Short-term cotherapy with clonazepam and fluoxetine: anxiety, sleep disturbance and core symptoms of depression
- PMID: 11099743
- DOI: 10.1016/s0165-0327(99)00195-0
Short-term cotherapy with clonazepam and fluoxetine: anxiety, sleep disturbance and core symptoms of depression
Abstract
Background: SSRIs resolve depression slowly and may increase anxiety or insomnia. Adding clonazepam to fluoxetine sped response, raising the question of mechanism of action: reducing symptoms co-existing with depression, suppressing side-effects, and/or alleviating core depressive symptoms.
Method: Adult outpatients randomly assigned to double-blind treatment with fluoxetine 20 mg+placebo or fluoxetine+clonazepam 0.5-1.0 mg were assessed by a HAM-D anxiety cluster, sleep disturbance cluster, and core symptoms cluster.

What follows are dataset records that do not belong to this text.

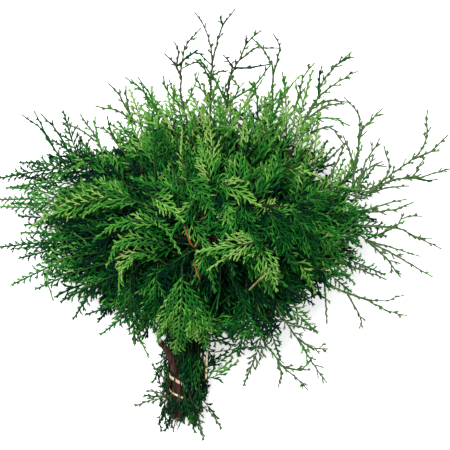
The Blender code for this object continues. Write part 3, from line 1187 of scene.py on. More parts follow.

# Sprays seen from above: tone, longest side shoot, millimetres above the crown's upper side,
# roll, and the pixels that the axis runs through.
# The SHADE rows, sunk below the upper side, are painted shade in the hollows between the sprays.
FRONDS = (
    (BRIGHT, 0.34, 0, 0.2, (165, 178), (158, 145), (150, 112)),
    (LIME, 0.12, 8, 1.1, (190, 192), (183, 160), (183, 128)),
    (BRIGHT, 0.32, 0, -0.2, (150, 165), (138, 142), (128, 118)),
    (GREEN, 0.30, 0, 0.1, (142, 155), (130, 137), (118, 122)),
    (BRIGHT, 0.30, 0, 0.3, (178, 152), (172, 122), (168, 95)),
    (LIME, 0.30, 2, -0.2, (208, 160), (203, 130), (200, 102)),
    (BRIGHT, 0.28, -4, 0.2, (198, 142), (195, 115), (190, 92)),
    (BRIGHT, 0.30, 0, -0.3, (228, 165), (224, 130), (222, 100)),
    (LIME, 0.28, -3, 0.4, (236, 152), (233, 120), (230, 92)),
    (BRIGHT, 0.30, 0, 0.1, (252, 178), (251, 140), (250, 106)),
    (BRIGHT, 0.30, -3, -0.4, (262, 168), (263, 135), (262, 100)),
    (BRIGHT, 0.28, 0, 0.2, (277, 162), (274, 128), (270, 96)),
    (LIME, 0.22, -2, -0.2, (286, 150), (284, 115), (282, 82)),
    (LIME, 0.30, 0, 0.3, (300, 168), (300, 138), (300, 110)),
    (LIME, 0.30, 2, -0.3, (308, 180), (314, 152), (318, 125)),
    (BRIGHT, 0.20, -4, 0.2, (294, 142), (304, 105), (311, 75)),
    (BRIGHT, 0.26, -4, 0.0, (160, 140), (155, 112), (150, 90)),
    (FRESH, 0.34, 0, 0.2, (242, 205), (240, 175), (240, 148)),
    (BRIGHT, 0.34, 3, -0.2, (215, 200), (208, 168), (200, 140)),
    (GREEN, 0.36, 0, 0.1, (270, 212), (274, 178), (275, 150)),
    (FRESH, 0.34, 0, 0.2, (298, 212), (303, 185), (305, 158)),
    (BRIGHT, 0.16, 3, 0.5, (298, 197), (330, 190), (364, 192)),
    (GREEN, 0.34, 3, 0.0, (156, 192), (154, 150), (153, 114)),
    (FRESH, 0.30, 0, 0.3, (132, 192), (118, 170), (104, 150)),
    (GREEN, 0.30, 0, -0.2, (118, 188), (100, 168), (84, 152)),
    (LIME, 0.30, 4, 0.2, (216, 182), (213, 150), (210, 124)),
    (DEEP, 0.22, 0, 0.1, (125, 175), (90, 172), (50, 172), (3, 178)),
    (GREEN, 0.20, 2, 0.2, (132, 202), (85, 196), (40, 200), (2, 197)),
    (FRESH, 0.17, 4, -0.1, (122, 206), (70, 203), (30, 208), (2, 211)),
    (DEEP, 0.30, 0, -0.1, (92, 182), (74, 150), (66, 113)),
    (GREEN, 0.28, -4, 0.2, (112, 178), (92, 158), (84, 142)),
    (FRESH, 0.16, 6, 0.5, (130, 165), (100, 160), (80, 165), (58, 177)),
    (BRIGHT, 0.20, 5, 0.1, (150, 206), (110, 198), (60, 212), (28, 228)),
    (FRESH, 0.34, 4, -0.2, (142, 203), (120, 194), (92, 182)),
    (DEEP, 0.20, 0, 0.1, (125, 236), (70, 238), (2, 248)),
    (GREEN, 0.20, 2, -0.2, (122, 250), (70, 260), (14, 284)),
    (FRESH, 0.16, 3, 0.3, (115, 252), (70, 258), (48, 272), (52, 296)),
    (DEEP, 0.24, 0, 0.1, (130, 268), (92, 284), (62, 300)),
    (DEEP, 0.24, -2, -0.2, (132, 276), (98, 292), (76, 318)),
    (DEEP, 0.22, 0, 0.2, (142, 290), (118, 304), (88, 316)),
    (GREEN, 0.22, 0, -0.1, (148, 300), (125, 318), (103, 335)),
    (BRIGHT, 0.20, 3, 0.2, (152, 308), (140, 332), (150, 357)),
    (SHADE, 0.34, -16, 0.0, (152, 250), (112, 262), (75, 280)),
    (SHADE, 0.32, -16, 0.1, (142, 228), (102, 230), (60, 233)),
    (FRESH, 0.22, 5, 0.6, (178, 238), (150, 223), (122, 223), (98, 238)),
    (FRESH, 0.22, 6, 0.6, (174, 252), (148, 239), (122, 241), (104, 262)),
    (BRIGHT, 0.22, 7, 0.6, (166, 264), (141, 253), (123, 265), (118, 297)),
    (FRESH, 0.15, 8, -0.5, (148, 213), (164, 227), (178, 250)),
    (DEEP, 0.38, 3, 0.1, (134, 256), (130, 290), (137, 336)),
    (DEEP, 0.34, 0, -0.1, (160, 247), (155, 285), (158, 330)),
    (FRESH, 0.45, 10, 0.1, (182, 266), (178, 305), (178, 350)),
    (FRESH, 0.40, 8, -0.2, (192, 284), (200, 315), (208, 346)),
    (FRESH, 0.35, 4, 0.2, (176, 288), (167, 318), (160, 342)),
    (GREEN, 0.30, 0, 0.1, (198, 238), (208, 262), (214, 286)),
    (FRESH, 0.32, 5, -0.1, (188, 212), (200, 234), (216, 256)),
    (BRIGHT, 0.32, 5, 0.1, (148, 194), (165, 204), (184, 219)),
    (BRIGHT, 0.32, 10, 0.1, (272, 240), (240, 243), (202, 251)),
    (BRIGHT, 0.36, 8, 0.0, (256, 236), (268, 262), (276, 288)),
    (BRIGHT, 0.36, 8, 0.1, (212, 181), (234, 189), (257, 206)),
    (FRESH, 0.30, 4, -0.2, (220, 196), (224, 214), (234, 232)),
    (DEEP, 0.36, 2, 0.1, (236, 192), (250, 222), (262, 252)),
    (DEEP, 0.36, 2, -0.1, (260, 198), (276, 230), (290, 264)),
    (DEEP, 0.36, 2, 0.1, (282, 192), (302, 226), (316, 262)),
    (GREEN, 0.34, 2, 0.0, (302, 200), (328, 232), (345, 262)),
    (LIME, 0.08, 9, 1.2, (238, 258), (222, 260), (209, 265)),
    (BRIGHT, 0.26, 4, 0.1, (284, 254), (302, 268), (314, 292)),
    (FRESH, 0.30, 3, 0.1, (298, 232), (324, 238), (348, 247)),
    (SHADE, 0.40, -34, 0.0, (252, 268), (236, 294), (216, 318)),
    (SHADE, 0.40, -38, 0.1, (226, 268), (226, 298), (230, 326)),
    (SHADE, 0.36, -34, -0.1, (206, 262), (209, 290), (213, 318)),
    (DEEP, 0.30, 0, 0.1, (292, 320), (250, 321), (206, 331)),
    (DEEP, 0.36, 0, -0.1, (246, 288), (246, 320), (242, 354)),
    (SHADE, 0.36, 2, 0.0, (268, 282), (288, 290), (314, 302)),
    (FRESH, 0.26, 2, 0.2, (272, 298), (292, 314), (316, 330)),
    (GREEN, 0.26, 0, -0.1, (262, 306), (270, 330), (280, 356)),
    (OLIVE, 0.22, 0, 0.2, (266, 318), (258, 350), (247, 382)),
    (GREEN, 0.30, 2, 0.0, (300, 262), (326, 273), (350, 292)),
    (GREEN, 0.30, 2, 0.1, (300, 215), (336, 214), (374, 210)),
    (GREEN, 0.28, 2, -0.1, (308, 236), (345, 233), (384, 234)),
    (BRIGHT, 0.22, 2, 0.2, (324, 200), (346, 180), (360, 150)),
    (GREEN, 0.20, 0, 0.1, (320, 252), (346, 258), (384, 276)),
    (GREEN, 0.20, 2, -0.1, (330, 200), (356, 194), (392, 181)),
    (DEEP, 0.20, 0, 0.2, (320, 226), (356, 222), (396, 228)),
    (FRESH, 0.26, 2, -0.2, (300, 250), (330, 262), (352, 282)),
    (GREEN, 0.40, 4, 0.1, (252, 192), (238, 214), (224, 240)),
    (DEEP, 0.40, 2, -0.1, (228, 172), (216, 200), (206, 226)),
    (GREEN, 0.36, 3, 0.1, (202, 188), (192, 208), (176, 232)),
    (DEEP, 0.40, 1, 0.0, (248, 216), (226, 224), (202, 230)),
    (GREEN, 0.36, 3, -0.2, (176, 176), (196, 192), (214, 212)),
    (DEEP, 0.40, 0, 0.1, (232, 232), (228, 250), (232, 272)),
    (GREEN, 0.36, 1, 0.1, (222, 240), (206, 256), (196, 280)),
    (DEEP, 0.36, 0, -0.1, (244, 226), (262, 236), (284, 242)),
    (GREEN, 0.32, 2, 0.0, (248, 208), (262, 190), (280, 172)),
    (FRESH, 0.30, 3, 0.1, (226, 206), (228, 186), (232, 160)),
    (DEEP, 0.24, 0, 0.1, (84, 176), (46, 164), (20, 160)),
    (GREEN, 0.20, 3, 0.1, (98, 190), (52, 184), (12, 186)),
    (DEEP, 0.24, -4, -0.1, (100, 214), (56, 218), (22, 216)),
    (GREEN, 0.22, 0, 0.2, (104, 226), (62, 232), (24, 234)),
    (DEEP, 0.24, -3, 0.1, (104, 240), (60, 248), (20, 258)),
    (GREEN, 0.24, 0, -0.1, (110, 262), (74, 274), (36, 288)),
    (DEEP, 0.26, -4, 0.1, (100, 170), (74, 152), (52, 142)),
    (GREEN, 0.34, 0, 0.1, (196, 320), (220, 324), (246, 331)),
    (DEEP, 0.34, -8, -0.1, (192, 322), (212, 335), (232, 347)),
    (DEEP, 0.36, 5, 0.1, (296, 196), (312, 201), (330, 208)),
    (GREEN, 0.30, 6, -0.1, (300, 206), (316, 201), (334, 194)),
    (GREEN, 0.26, -4, 0.1, (312, 180), (324, 164), (334, 150)),
    (FRESH, 0.26, -4, -0.1, (318, 186), (334, 174), (346, 160)),
    (DEEP, 0.28, -8, 0.1, (306, 172), (318, 158), (326, 142)),
    (GREEN, 0.24, -6, 0.0, (330, 192), (346, 180), (358, 168)),
    (FRESH, 0.22, -4, 0.2, (336, 190), (352, 172), (360, 156)),
    (DEEP, 0.30, -12, 0.0, (300, 176), (316, 170), (332, 166)),
    (GREEN, 0.24, -4, 0.1, (342, 196), (360, 184), (376, 168)),
    (DEEP, 0.26, -6, 0.1, (62, 188), (42, 184), (24, 176)),
    (GREEN, 0.24, -4, -0.1, (60, 204), (38, 204), (16, 204)),
    (DEEP, 0.26, -8, 0.0, (66, 222), (44, 222), (26, 226)),
    (DEEP, 0.24, -6, 0.1, (70, 244), (48, 244), (28, 246)),
    (FRESH, 0.20, 0, 0.2, (58, 196), (34, 190), (10, 190)),
    (SHADE, 0.50, -60, 0.0, (205, 213), (222, 224), (240, 236)),
    (SHADE, 0.50, -72, 0.1, (230, 203), (219, 222), (208, 242)),
    (SHADE, 0.50, -84, 0.0, (236, 215), (217, 222), (196, 230)),
    (BRIGHT, 0.30, 0, 0.2, (214, 132), (212, 106), (208, 86)),
    (LIME, 0.26, 0, -0.2, (244, 128), (246, 104), (250, 84)),
    (BRIGHT, 0.28, -2, 0.2, (184, 128), (178, 106), (172, 88)),
    (LIME, 0.26, -2, 0.1, (142, 130), (138, 112), (132, 94)),
    (BRIGHT, 0.26, -2, -0.1, (262, 126), (266, 104), (272, 86)),
    (LIME, 0.26, 0, 0.2, (308, 142), (314, 120), (322, 104)),
)

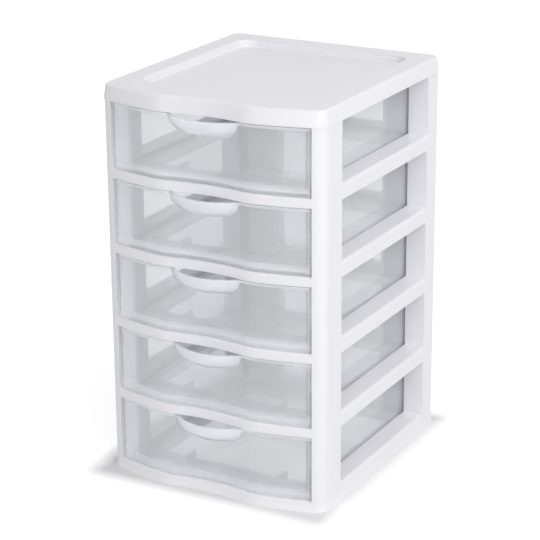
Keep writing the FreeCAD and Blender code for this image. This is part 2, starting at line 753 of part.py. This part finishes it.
def make_drawer(name, tier):
    """A thin-walled tray whose front follows the rail, with a crescent bowl for a handle."""
    body = doc.addObject("PartDesign::Body", name)
    gap = named.drawer_side_gap
    height = named.tier_pitch - named.ledge_height - named.drawer_rest_gap - named.drawer_top_gap
    front_half = named.mouth_half_width - gap
    body_half = named.bay_half_width - gap
    tray_back_y = bay_back_y - named.drawer_back_gap

    # Offset of a slanting wall's ends, so that the wall keeps its thickness
    narrowing = front_half - body_half
    slope = slant(narrowing, named.mouth_taper_length)
    shift_ratio = (slope - named.mouth_taper_length) / narrowing

    def draw_tray(sketch, thickness):
        shift = shift_ratio * thickness
        draw_plan(
            sketch, front_half - thickness, tray_back_y - thickness,
            named.drawer_setback + thickness,
            named.drawer_inner_radius if thickness.number else named.drawer_front_radius,
            named.drawer_back_radius - thickness,
            (body_half - thickness, taper_start_y - shift, taper_end_y - shift),
        )

    plan = new_sketch(body, name + "_plan")
    draw_tray(plan, ZERO)
    grown(body, name + "_block", plan, height)

    # The handle is part of a ring-shaped bowl about an upright axis inside the drawer
    lip_y = -named.overall_depth / 2
    wall_y = scallop_bottom_y + named.drawer_setback
    reach = wall_y - lip_y
    axis_y = lip_y + named.handle_radius
    bowl_radius = (reach * reach + named.handle_drop * named.handle_drop) / (reach * 2)
    ring_radius = named.handle_radius - bowl_radius
    inner_reach = ring_radius - bowl_radius / 2

    def bowl_sketch(suffix):
        sketch = new_sketch(body, name + suffix, "YZ_Plane")
        bind(sketch, "AttachmentOffset.Base.x", axis_y)
        bind(sketch, "AttachmentOffset.Base.y", height)
        return sketch

    outer = bowl_sketch("_bowl_plan")
    draw_polygon(outer, quarter_round(-ring_radius, bowl_radius) + [
        (-inner_reach, -bowl_radius),
        (-inner_reach, ZERO),
    ])
    turned(body, "Revolution", name + "_bowl", outer)

    # The rim's inner edge is a plainer outline than the wall below it
    rim = named.rim_thickness
    rim_bow = named.bow_radius - named.drawer_setback - rim
    narrow_x = body_half - rim
    rim_shift = shift_ratio * rim
    corner_cut = named.drawer_back_radius - rim
    mouth_side = [
        (named.lobe_place, bow_centre_y - leg(rim_bow, named.lobe_place)),
        (front_half - rim, taper_start_y - rim_shift),
        (narrow_x, taper_end_y - rim_shift),
        (narrow_x, tray_back_y - rim - corner_cut),
        (narrow_x - corner_cut, tray_back_y - rim),
    ]
    mouth = new_sketch(body, name + "_mouth", height=height)
    draw_polygon(
        mouth, [(ZERO, wall_y + rim)] + mouth_side + mirrored(mouth_side)[::-1]
    )
    sunk(body, name + "_mouth_cut", mouth, named.rim_height)
    inside = new_sketch(body, name + "_inside", height=height - named.rim_height)
    draw_tray(inside, named.drawer_wall)
    sunk(body, name + "_inside_cut", inside, height - named.rim_height - named.drawer_floor)

    thinned = bowl_radius - named.drawer_wall
    hollow = bowl_sketch("_bowl_hollow")
    under_rim = [
        (-ring_radius - leg(thinned, named.rim_height), -named.rim_height),
    ]
    draw_polygon(hollow, [
        (-named.handle_radius + named.rim_thickness, ZERO),
        (-named.handle_radius + named.rim_thickness, -named.rim_height),
    ] + under_rim + quarter_round(-ring_radius, thinned)[1:] + [
        (-inner_reach, -thinned),
        (-inner_reach, ZERO),
    ])
    turned(body, "Groove", name + "_bowl_cut", hollow)
    bind(body, "Placement.Base.z", drawer_height(tier))
    return body


def make_copy(name, source, height):
    """The same moulding again, at another height."""
    body = doc.addObject("PartDesign::Body", name)
    body.BaseFeature = source
    bind(body, "Placement.Base.z", height)
    return body


# The lowest frame has a foot rim, and the frames above it are all alike
frames = [make_frame("frame_tier_1", 0), make_frame("frame_tier_2", 1)]
for tier in range(len(frames), TIERS):
    frames.append(make_copy("frame_tier_%d" % (tier + 1), frames[1], seam_height(tier)))
drawers = [make_drawer("drawer_1", 0)]
for tier in range(len(drawers), TIERS):
    drawers.append(make_copy("drawer_%d" % (tier + 1), drawers[0], drawer_height(tier)))
parts = frames + [make_lid("lid_cover")] + drawers

doc.recompute()

for thing in doc.Objects:
    if "Invalid" in thing.State or "Error" in thing.State:
        raise RuntimeError("failed: " + thing.Name + " " + str(thing.State))
for part in parts:
    if part.Shape.isNull() or not part.Shape.isValid():
        raise RuntimeError("bad shape: " + part.Label)

os.makedirs("parts", exist_ok=True)
for part in parts:
    part.Shape.exportStep("parts/%s.step" % part.Label)
    box = part.Shape.BoundBox
    print(part.Label, "volume", round(part.Shape.Volume), "solids", len(part.Shape.Solids),
          "x", round(box.XMin, 2), round(box.XMax, 2), "y", round(box.YMin, 2), round(box.YMax, 2),
          "z", round(box.ZMin, 2), round(box.ZMax, 2))
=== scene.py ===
import math

import bpy
from mathutils import Matrix, Vector


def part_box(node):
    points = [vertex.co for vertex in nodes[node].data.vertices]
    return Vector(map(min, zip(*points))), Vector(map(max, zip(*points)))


# Plastic drawer tower: white moulded frames and lid, clear drawers.
# Metres. X right, -Y the way the drawers open, Z up.

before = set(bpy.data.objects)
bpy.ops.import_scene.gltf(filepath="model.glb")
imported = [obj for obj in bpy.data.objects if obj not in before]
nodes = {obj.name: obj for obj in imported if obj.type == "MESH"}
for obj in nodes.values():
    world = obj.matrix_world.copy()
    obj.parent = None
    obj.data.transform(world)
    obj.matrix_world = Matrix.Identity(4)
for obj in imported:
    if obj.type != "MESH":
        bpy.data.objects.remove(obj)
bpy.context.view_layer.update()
WHITE_NODES = ["lid_cover"] + ["frame_tier_%d" % n for n in range(1, 6)]
CLEAR_NODES = ["drawer_%d" % n for n in range(1, 6)]

# Underside of the lowest drawer, from one drawer to the next, and a drawer's height
FIRST_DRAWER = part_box("drawer_1")[0][2]
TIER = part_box("drawer_2")[0][2] - FIRST_DRAWER
DRAWER_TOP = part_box("drawer_1")[1][2] - FIRST_DRAWER

# Plan of a drawer's scalloped wall, which the handle stands in front of: its centre's Y
# and its radius. The milky look sets in between the two distances inside that radius.
SCALLOP_CENTRE = -0.2508
SCALLOP_FACE = 0.157
HANDLE_CLEAR, HANDLE_MILKY = 0.0006, 0.0016

# Heights over a drawer's underside between which the milky look sets in
HANDLE_HEIGHTS = (0.031, 0.034)
RIM_HEIGHTS = (DRAWER_TOP - 0.0024, DRAWER_TOP - 0.0019)
FOOT_HEIGHTS = (0.009, 0.003)
FRONT_WALL = (-0.078, -0.086)

# How milky the rim and the foot of the front get, and what milkiness takes off the clarity
RIM_MILK, FOOT_MILK, MILK_LOSS = 0.9, 0.5, 0.34
CLEAR_COLOUR = (0.855, 0.865, 0.88)
MILKY_COLOUR = (0.92, 0.935, 0.965)
CLARITY, CLARITY_SWING = 0.80, 0.02
WHITE_DARKER = (0.90, 0.892, 0.93)
WHITE_LIGHTER = (0.915, 0.908, 0.945)
SHADOW_TINT = (0.985, 0.985, 0.99, 1)

# Width of the softened edges, and the angle in degrees from which an edge is softened
WHITE_EDGE, CLEAR_EDGE = 0.0003, 0.0004
SHARP, SHARP_LID = 40, 22

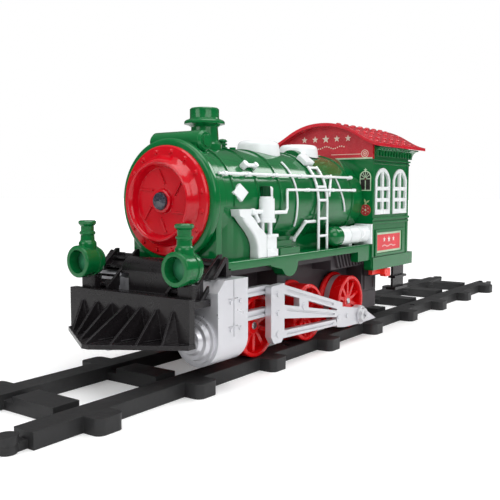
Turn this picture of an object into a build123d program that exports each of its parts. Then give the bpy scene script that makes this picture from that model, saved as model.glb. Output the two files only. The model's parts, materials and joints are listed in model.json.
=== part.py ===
from build123d import *
import math
import os

# Toy steam locomotive standing on its track. Millimetres.
# +X is the way the locomotive drives, +Y is its left side, +Z is up.
# The origin is on the underside of the track, on its centre line, under a sleeper.
os.makedirs("parts", exist_ok=True)

CUT = Mode.SUBTRACT
SIDES = (1, -1)        # left, right: the sign of y

# ---- driving dimensions -------------------------------------------------
# track
TRACK_H = 5.0
RAIL_IN = 14.5         # inner face of a rail, from the centre line
RAIL_OUT = 23.0        # outer face of a rail
RAIL_MID = (RAIL_IN + RAIL_OUT) / 2
SLEEPER_Y = 29.8       # half length of a sleeper
SLEEPER_W = 10.0
PITCH = 44.0           # sleeper spacing
SLEEPERS = 3           # sleepers in one track section
KNOB_R = 3.0
SOCKET_R = 3.1
KNOB_REACH = 5.2       # knob or socket centre from the section's end
KNOB_FOOT_H = 2.6      # height of the slim foot and its neck

# wheels and axles
WHEEL_R = 12.2         # tread radius
FLANGE_R = 13.4
TREAD_IN, TREAD_OUT = 12.8, 21.8
GROOVE_IN, GROOVE_OUT = 13.6, 16.4   # tyre groove across the tread
GROOVE_DEPTH = 0.7
AXLE_R = 1.5
CLEARANCE = 0.06       # running clearance on a radius
BORE_R = AXLE_R + CLEARANCE
AXLE_Z = 17.25
AXLE_PITCH = 38.6
FRONT_X = 48.6         # front axle
MIDDLE_X = FRONT_X - AXLE_PITCH
REAR_X = MIDDLE_X - AXLE_PITCH
AXLES = (("front", FRONT_X), ("middle", MIDDLE_X), ("rear", REAR_X))
AXLE_XS = [x for _, x in AXLES]

# crank pins and side rods
PIN_DX, PIN_DZ = 2.6, -5.4   # left crank pin from the rear axle
BOSS_R = 2.6           # crank boss that the side rod turns on
BOSS_END = 28.3        # y of the boss's outer end
ROD_IN, ROD_OUT = 25.4, 28.2

# chassis
FRAME_IN, FRAME_OUT = 7.6, 10.0
SCREW_X = (58.0, -38.0)         # body screws, on the centre line
KEEPER_SCREW_X = (-9.0, 29.0)
COUPLER_X = -78.0               # coupler pivot
HATCH_SCREW_X = -48.9
CELL_X = -54.5
CELL_Y = (-7.6, 7.6)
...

Results: No serious AEs were noted; no cotherapy patients dropped for AEs. Cotherapy proved superior (HAM-D total, anxiety cluster, sleep disturbance cluster ANOVA P<0.001; core symptoms P<0.011). Treatment-emergent anxiety was reported for 25% of placebo patients and 7% of cotherapy patients (P<0.037); sleep disturbance for 10% of placebo patients and no cotherapy patients (P<0.055). Sedation and dry mouth were more common for cotherapy treatment (P>0.20).
Limitations: Extended treatment and refractory depression were not addressed.
Conclusions: Low-dose cotherapy of fluoxetine with clonazepam was safe and accelerated response over 21 days of treatment, decreasing anxiety and sleep disturbance as symptoms and partially suppressed them as SSRI side-effects; it also modestly reduced core symptoms of low mood and loss of interest.